Before we entered NH, Fryeburg, ME was the first tiny town with a distinct downtown area and a tiny airport outside. The Saco River runs up here into NH and appears to provide loads of entertainment for all; thanks to fishing, kayaking, and white water rafting. Amazingly, the two lane roads we traveled were in surprisingly good shape.
We entered the White Mountains National Park, “Land of Many Uses” outside of North Conway stopping at the entrance to a Crawford Notch State Park to photograph Mount Washington. I kept on the lookout for moose at least according to the map and all the signs. There were lots of hikes to waterfalls and even the Appalachian Trail once again, but with mom’s bad knee, we didn’t take the chance.

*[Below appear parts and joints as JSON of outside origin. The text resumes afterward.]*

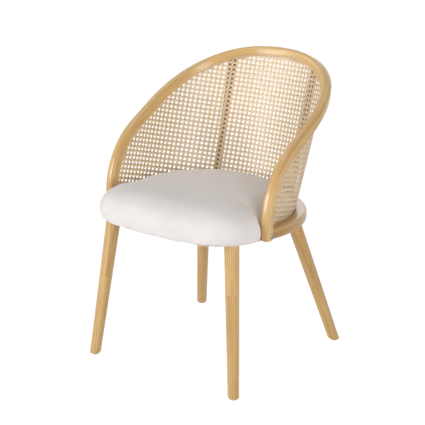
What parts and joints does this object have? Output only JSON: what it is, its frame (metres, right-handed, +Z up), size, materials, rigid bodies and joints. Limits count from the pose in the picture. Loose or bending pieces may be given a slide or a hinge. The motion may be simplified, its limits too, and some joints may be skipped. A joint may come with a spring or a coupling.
{
  "type": "cane armchair",
  "caption": "Upholstered armchair with a bent wooden hoop for arms and back, a woven cane shell, a crowned fabric seat pad and splayed tapered legs.",
  "frame": {"origin": "on the floor, below the middle of the chair's overall width and depth", "axes": "+Z up, the chair faces -Y, +X to the left hand of someone who sits in it. Left and right in the names are as seen by someone who faces the chair, so left is -X"},
  "size_m": [0.524, 0.5587, 0.7657],
  "materials": {
    "wood": "clear satin lacquer on honey-coloured hardwood",
    "bead_wood": "clear satin lacquer on pale hardwood",
    "plywood": "unfinished plywood",
    "cane": "natural open-weave cane webbing",
    "foam": "soft upholstery foam",
    "cover_fabric": "off-white plain woven upholstery",
    "dust_fabric": "black non-woven dust cloth",
    "glide": "light grey nylon",
    "steel": "zinc-plated steel",
    "brass": "plain brass"
  },
  "bodies": {
    "root": {"seat_frame": "wood", "seat_board": "plywood", "seat_foam": "foam", "seat_cover": "cover_fabric", "dust_cloth": "dust_fabric", "back_hoop": "wood", "cane_bead": "bead_wood", "cane_panel": "cane", "cane_spline": "cane", "upright_left": "wood", "upright_right": "wood", "upright_dowels": "bead_wood", "leg_front_left": "wood", "leg_front_right": "wood", "leg_rear_left": "wood", "leg_rear_right": "wood", "glide_front_left": "glide", "glide_front_right": "glide", "glide_rear_left": "glide", "glide_rear_right": "glide", "leg_bolts": "steel", "leg_inserts": "brass", "post_bolts": "steel", "post_barrel_nuts": "steel", "board_screws": "steel"}
  },
  "joints": []
}
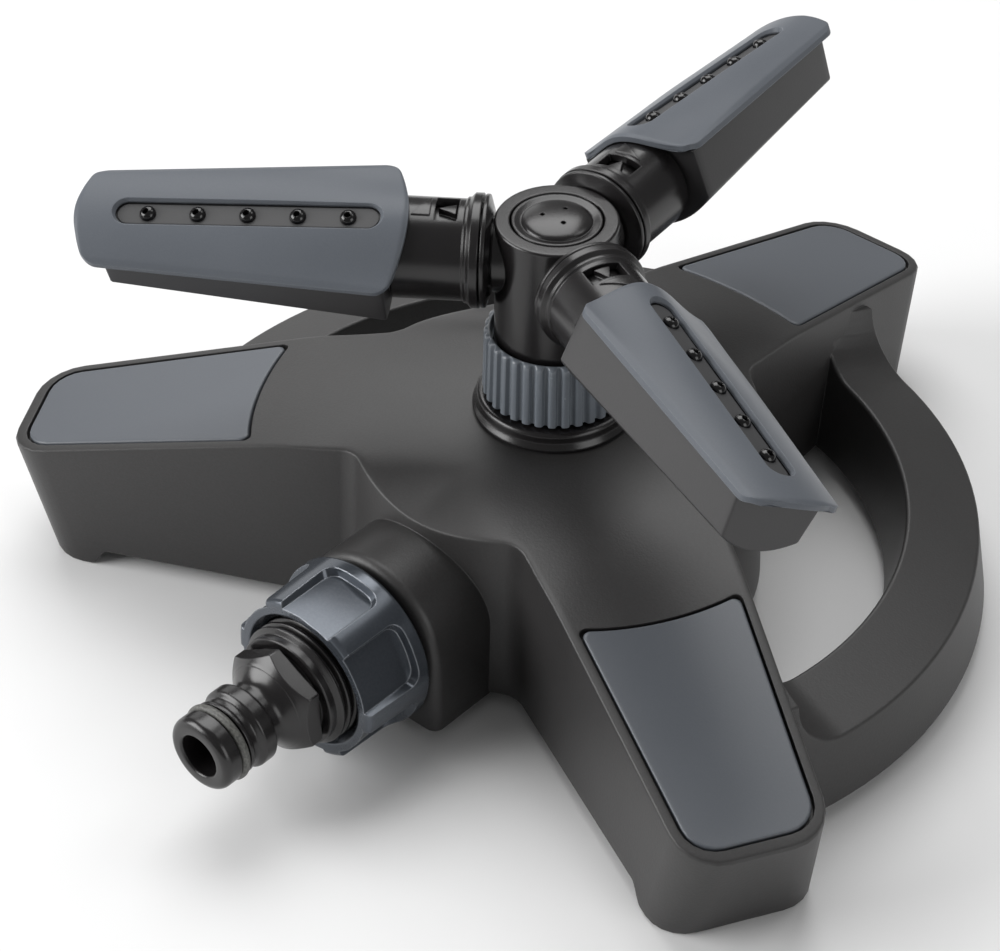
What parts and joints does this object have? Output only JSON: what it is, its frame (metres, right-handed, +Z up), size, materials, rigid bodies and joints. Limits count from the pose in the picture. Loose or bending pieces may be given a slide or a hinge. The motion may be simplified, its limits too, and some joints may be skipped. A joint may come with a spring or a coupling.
{
  "type": "rotary lawn sprinkler",
  "caption": "Low sprinkler: hollow three-legged base with strap handles, a spinning hub with tilting nozzle arms, and a push-on hose plug held by a swivel nut.",
  "frame": {"origin": "centre of the bounding box at ground level, under the feet; the hub's axis passes 5.45 mm towards -Y of it", "axes": "+Z up along the hub's axis, -Y towards the hose plug, +Y along the rear leg, +X to the right seen from the plug's side"},
  "size_m": [0.2094, 0.2208, 0.0959],
  "materials": {
    "charcoal_plastic": "satin, fine grain",
    "black_plastic": "semi-gloss",
    "slate_plastic": "satin",
    "light_slate_plastic": "semi-gloss",
    "seal_rubber": "matte",
    "steel": "plain"
  },
  "bodies": {
    "base": {"base_shell": "charcoal_plastic", "leg_panel_1": "slate_plastic", "leg_panel_2": "slate_plastic", "leg_panel_3": "slate_plastic", "water_duct": "black_plastic", "duct_screw_1": "steel", "duct_screw_2": "steel", "duct_screw_3": "steel", "inlet_spigot": "black_plastic", "rotor_seat": "black_plastic", "spindle": "black_plastic"},
    "inlet": {"swivel_nut": "light_slate_plastic", "sealing_washer": "seal_rubber", "inlet_plug": "black_plastic", "plug_o_ring": "seal_rubber"},
    "collar": {"knurled_collar": "slate_plastic"},
    "rotor": {"hub_body": "black_plastic", "hub_cap": "black_plastic", "rotor_seal": "seal_rubber", "thrust_washer": "steel", "arm_stub_1": "black_plastic", "arm_stub_2": "black_plastic", "arm_stub_3": "black_plastic"},
    "arm_1": {"arm_sleeve_1": "black_plastic", "arm_o_ring_1": "seal_rubber", "arm_trough_1": "charcoal_plastic", "arm_cover_1": "light_slate_plastic", "nozzle_strip_1": "black_plastic"},
    "arm_2": {"arm_sleeve_2": "black_plastic", "arm_o_ring_2": "seal_rubber", "arm_trough_2": "charcoal_plastic", "arm_cover_2": "light_slate_plastic", "nozzle_strip_2": "black_plastic"},
    "arm_3": {"arm_sleeve_3": "black_plastic", "arm_o_ring_3": "seal_rubber", "arm_trough_3": "charcoal_plastic", "arm_cover_3": "light_slate_plastic", "nozzle_strip_3": "black_plastic"}
  },
  "joints": [
    {"name": "hub_spin", "type": "hinge", "parent": "base", "child": "rotor", "pos_m": [0, -0.00545, 0.0835], "axis": [0, 0, 1], "continuous": true},
    {"name": "inlet_swivel", "type": "hinge", "parent": "base", "child": "inlet", "pos_m": [0, -0.09, 0.0213], "axis": [0, -1, 0], "continuous": true},
    {"name": "collar_turn", "type": "hinge", "parent": "base", "child": "collar", "pos_m": [0, -0.00545, 0.06], "axis": [0, 0, 1], "range_deg": [0, 30]},
    {"name": "arm_tilt_1", "type": "hinge", "parent": "rotor", "child": "arm_1", "pos_m": [-0.00209, 0.01444, 0.0835], "axis": [-0.1045, 0.9945, 0], "range_deg": [-11, 11]},
    {"name": "arm_tilt_2", "type": "hinge", "parent": "rotor", "child": "arm_2", "pos_m": [-0.01618, -0.01721, 0.0835], "axis": [-0.809, -0.5878, 0], "range_deg": [-11, 11]},
    {"name": "arm_tilt_3", "type": "hinge", "parent": "rotor", "child": "arm_3", "pos_m": [0.01827, -0.01358, 0.0835], "axis": [0.9135, -0.4067, 0], "range_deg": [-11, 11]}
  ]
}
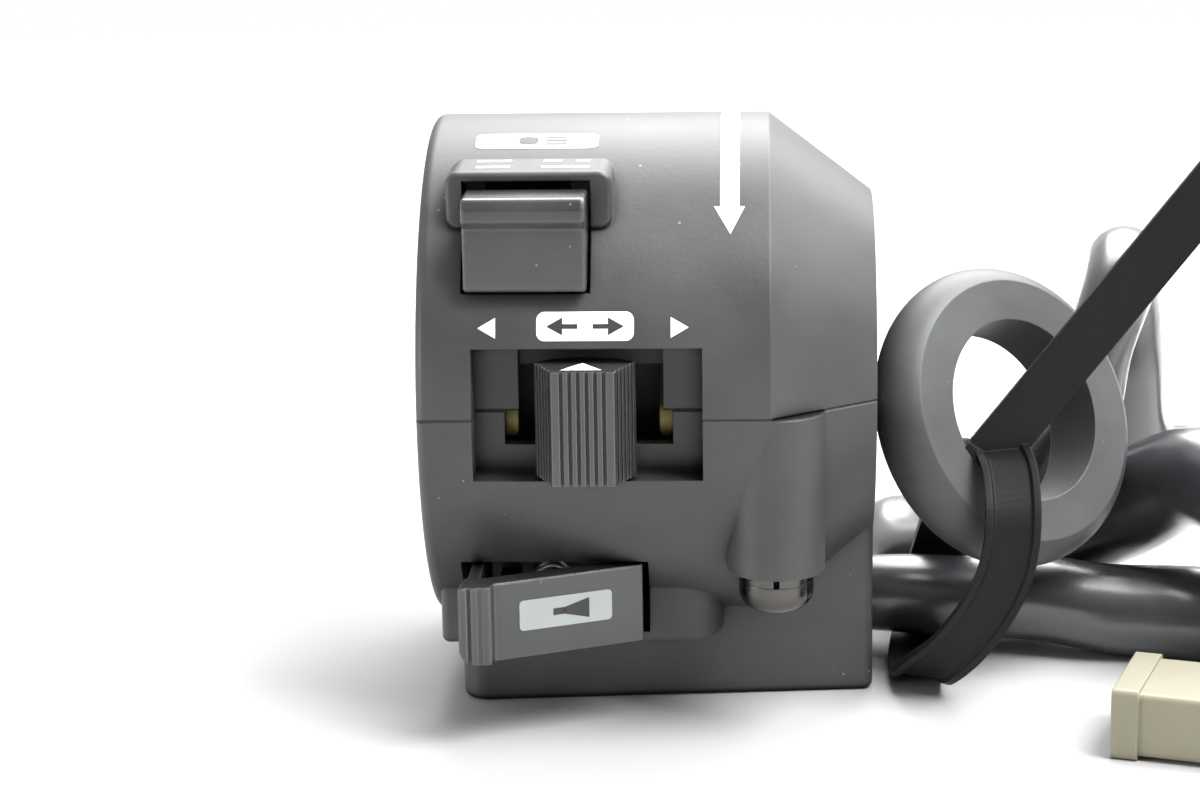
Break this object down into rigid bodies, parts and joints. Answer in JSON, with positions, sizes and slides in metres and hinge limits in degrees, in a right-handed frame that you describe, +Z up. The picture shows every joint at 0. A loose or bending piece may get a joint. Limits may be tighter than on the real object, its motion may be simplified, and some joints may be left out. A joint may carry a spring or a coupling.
{
  "type": "handlebar switch cluster",
  "caption": "Left handlebar switch in a split black case: sliding lights key under a hood, fluted turn slide, horn lever, and a sleeved harness with a bar ring strapped to it.",
  "frame": {"origin": "on the handlebar's axis, at the middle of the case's length", "axes": "+X along the bar towards the rider's right, -Y towards the rider, +Z up"},
  "size_m": [0.2029, 0.1388, 0.0679],
  "materials": {
    "case_plastic": "fine matte, moulded",
    "knob_plastic": "satin, moulded",
    "base_plastic": "plain, moulded",
    "screw_steel": "nickel plated",
    "spring_steel": "drawn wire",
    "contact_brass": "stamped",
    "soft_sleeve": "soft, slightly glossy",
    "ring_rubber": "matte, moulded",
    "strap_plastic": "flexible",
    "connector_plastic": "natural nylon",
    "wire_brown": "extruded",
    "wire_yellow": "extruded",
    "wire_green": "extruded"
  },
  "bodies": {
    "housing": {"upper_case": "case_plastic", "lower_case": "case_plastic", "case_screws": "screw_steel", "screw_washers": "screw_steel", "lights_base": "base_plastic", "lights_fixed_contacts": "contact_brass", "lights_base_screws": "screw_steel", "turn_base": "base_plastic", "turn_base_screws": "screw_steel", "turn_fixed_contacts": "contact_brass", "horn_pivot_pin": "screw_steel", "horn_return_spring": "spring_steel", "horn_contact_plate": "base_plastic", "horn_plate_screws": "screw_steel", "horn_fixed_contact": "contact_brass", "sleeve_grommet": "soft_sleeve", "harness_sleeve": "soft_sleeve", "wire_brown": "wire_brown", "wire_yellow": "wire_yellow", "wire_green": "wire_green", "connector_housing": "connector_plastic", "connector_terminals": "contact_brass", "bar_ring": "ring_rubber", "harness_strap": "strap_plastic"},
    "lights_key": {"lights_knob": "knob_plastic", "lights_moving_contact": "contact_brass", "lights_detent_ball": "screw_steel", "lights_detent_spring": "spring_steel"},
    "turn_slide": {"turn_knob": "knob_plastic", "turn_slider": "base_plastic", "turn_moving_contact": "contact_brass", "turn_detent_ball": "screw_steel", "turn_detent_spring": "spring_steel"},
    "horn_lever_body": {"horn_lever": "knob_plastic", "horn_moving_contact": "contact_brass"}
  },
  "joints": [
    {"name": "lights_slide", "type": "slide", "parent": "housing", "child": "lights_key", "axis": [0, 0, 1], "range_m": [0, 0.0025]},
    {"name": "turn_slide_joint", "type": "slide", "parent": "housing", "child": "turn_slide", "axis": [1, 0, 0], "range_m": [-0.005, 0.005]},
    {"name": "horn_press", "type": "hinge", "parent": "housing", "child": "horn_lever_body", "pos_m": [-0.003, -0.0176, -0.023], "axis": [0, 0, -1], "range_deg": [0, 7], "stiffness_Nm_per_rad": 0.35, "deforming": ["horn_return_spring"]}
  ]
}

Willey House Historic area was just stunning with a dammed up crystal clear, cool pond off the Saco River.
As we were leaving Crawford Notch State Park we came up to one of the tiny train stations. There are a number of cog trains that you can ride up to various mountain tops. We had certainly never heard of Peakbagging...
Flume Gorge is part of the Appalachian Trail. Since we couldn't go up there, mom bought us some postcards to see what we missed...
Some of the images are from the Flume Gorge Visitors Center and the town closeby...
There were a couple areas where there was one darling town next to another...North Woodstock, Lincoln and others...
Mom and dad really loved this wonderful museum and were so glad they took the time to drive back to Rockland. Mom enjoyed seeing some of Andrew Wyeth's watercolors, that are so much looser and more abstract than his tighter tempera and oil paintings. This museum did a excellent job of explaining both Betsy's, Andrew's wife/Jamie's mom's important role in assisting Andrew and later Jamie with their art careers. They did the same for Jamie's wife Phyllis.
Mom wanted me to end this blog with dad's beautiful fog filled coastal scene...it summed up our trip here...so lovely, even if the weather wasn't always perfect.